A invocação aparece no verso e que o
poeta chama pela MUSA, ou seja, ele pede inspiração para seu trabalho poético,
ao mesmo tempo que se coloca a serviço dessa inspiração para alcançar seu
objetivo, que é homenagear Mendonça Furtado. A esse, portanto, dirige-se a
dedicatória, em que o poeta o define como herói e irmão de heróis, no caso
alcançando também a louvação a Pombal, como queria.
04 – Por que e como o poeta
se apropriou do gênero épico para escrever o poema?
O gênero épico
foi apropriado pelo poeta porque ele estava seguindo os modelos clássicos, já
que se identificava com a estética do Arcadismo. Assim, ele manteve as partes
básicas do gênero (as divisões internas e a metrificação), mas alterou sua
composição ao não apresentar estrofes nem rimas.

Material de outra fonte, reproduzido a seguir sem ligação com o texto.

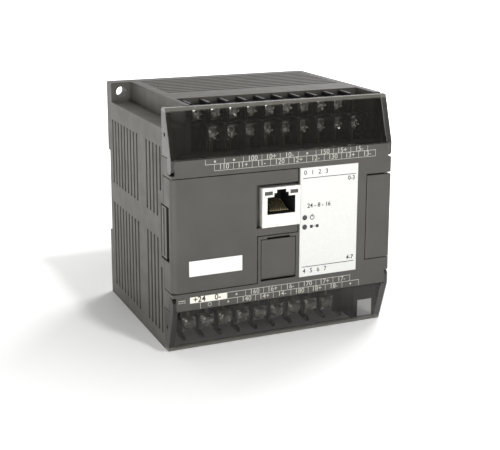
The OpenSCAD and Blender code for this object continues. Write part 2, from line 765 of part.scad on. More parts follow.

05 – O indígena guarani Sepé
Tiarajú (1723-1756) foi uma das figura histórica reais que se destacaram na
Guerra Guaranítica. Leia, de acordo com parte do Canto segundo “O Uraguai”, em
que ele interrompe o diálogo do cacique Cacambo com os ibéricos e toma a
palavra.
a)
Qual é o principal argumento de Sepé para
encerrar a conversa com seus inimigos?
O principal argumento é que não valeria a pena discutir com os
ibéricos, pois os indígenas sempre seriam livres, não aceitariam a dominação de
nenhum poder a não ser o religioso (do céu), intermediado pelos jesuítas. Como
portugueses e espanhóis não aceitariam isso, o único caminho era o combate, por
meio do qual os indígenas provariam estar do lado certo, lutando por Deus e
pela pátria.
b)
Por que podemos dizer que há heroicidade
nessa fala de Sepé?
Porque Sepé é altivo, tem convicção em seus argumentos (como quando
afirma “detestamos jugo”) e, sobretudo, dispõe-se a colocar a vida em jogo por
seus ideais.
c)
Sepé Tiarajú foi reconhecido oficialmente
como “herói guarani missionário rio-grandense” pela Lei n. 12.366 de 2005 do
estado do Rio Grande do Sul e “Herói da Pátria Brasileira” pela Lei Federal n. 12.032
de 2009. Debata com os colegas e o professor: Qual é a importância de
iniciativas como essa que reconhecem Sepé Tiarajú como herói indígena? Esse
reconhecimento é suficiente para garantir uma visão positiva dos povos
indígenas? Explique.
Resposta pessoal do aluno. Sugestão: Iniciativas como essa são
importantes porque rompem com a tradição de valorizar apenas os colonizadores.
No entanto, somente esse reconhecimento legal não é suficiente, pois pode
ajudar a propagar a ideia de que os indígenas são do passado, que não
contribuem de modo efetivo com a sociedade contemporânea.